Thank you. This helps. But does that mean a POSIX shell, or any other UNIX utility, must implement these operators. Using them in shell scripts makes the scripts non-portable, e.g., Almquist sh, NetBSD Almquist sh or Debian Almquist sh do not support them. Maybe the author of the "Pure POSIX Sh Bible" always runs Bash in --posix mode. Hence "Pure POSIX sh".
This just means that you're going to have to find a better way to describe the level of backwards compatibility you're going for other than "POSIX compliance", because these do seem to be required in the standards.
Seems like there are different interpretations by authors/maintainers of what is required versus what is optional.

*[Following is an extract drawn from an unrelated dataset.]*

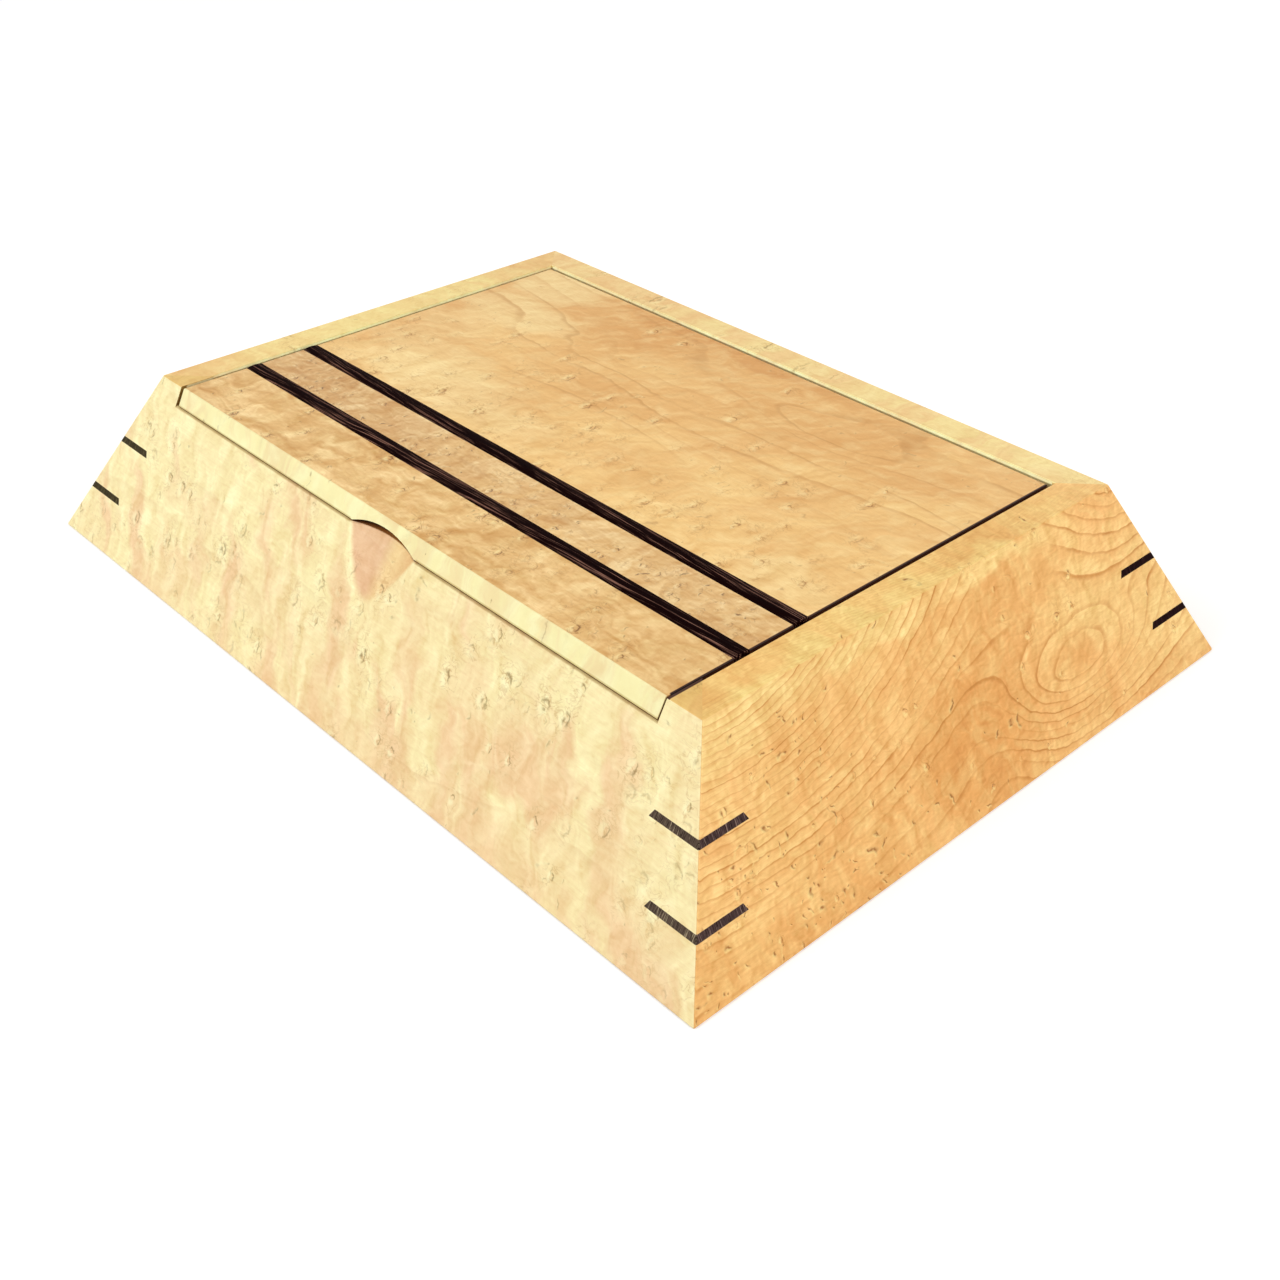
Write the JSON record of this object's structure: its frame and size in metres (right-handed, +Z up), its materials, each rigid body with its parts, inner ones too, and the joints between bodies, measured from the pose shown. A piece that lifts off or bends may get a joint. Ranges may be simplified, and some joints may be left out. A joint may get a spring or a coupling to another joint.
{
  "type": "dice box",
  "caption": "Low wooden box with leaning, mitred and splined walls, a lined floor, and an inset lid on hidden pins that lifts by a notch over a thumb scoop.",
  "frame": {"origin": "middle of the box on the surface it stands on", "axes": "+X to the right along the long side, +Y from the front to the rear, +Z up"},
  "size_m": [0.379, 0.28, 0.0716],
  "materials": {
    "maple_front": "oiled and waxed bird's-eye maple, palest board",
    "maple_side": "oiled and waxed bird's-eye maple, honey coloured",
    "maple_rear": "oiled and waxed bird's-eye maple",
    "maple_lid": "oiled and waxed bird's-eye maple",
    "wenge": "oiled open-grained wenge",
    "panel": "plain maple-faced panel",
    "felt": "dark green wool felt",
    "brass": "drawn brass rod"
  },
  "bodies": {
    "box": {"front_wall": "maple_front", "rear_wall": "maple_rear", "left_wall": "maple_side", "right_wall": "maple_side", "bottom_panel": "panel", "bottom_lining": "felt", "spline_front_left_upper": "wenge", "spline_front_left_lower": "wenge", "spline_front_right_upper": "wenge", "spline_front_right_lower": "wenge", "spline_rear_left_upper": "wenge", "spline_rear_left_lower": "wenge", "spline_rear_right_upper": "wenge", "spline_rear_right_lower": "wenge", "hinge_pin_left": "brass", "hinge_pin_right": "brass"},
    "lid": {"lid_front_board": "maple_lid", "lid_front_strip": "wenge", "lid_middle_board": "maple_lid", "lid_rear_strip": "wenge", "lid_main_board": "maple_lid"}
  },
  "joints": [
    {"name": "lid_hinge", "type": "hinge", "parent": "box", "child": "lid", "pos_m": [0, 0.0833, 0.066], "axis": [-1, 0, 0], "range_deg": [0, 100]}
  ]
}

As an ordinary user, I am most interested, perhaps mistakenly, in POSIX for a single reason: portability. (Whether portability is a goal of POSIX I am not sure. I have not done much research. Maybe it isn't.) As a user, I want to be able to write scripts on Linux than run on BSD and vice versa. Perhaps I have conflated portability with "POSIX compliance". However, as a practical matter, I would not use these operators in scripts that I wanted to be portable. When I have the motivation, I am working on a unenhanced port of NetBSD sh to Linux, i.e., without the Herbert Xu changes. Being lazy, so far I just added tab completion to dash so it feels more like NetBSD sh.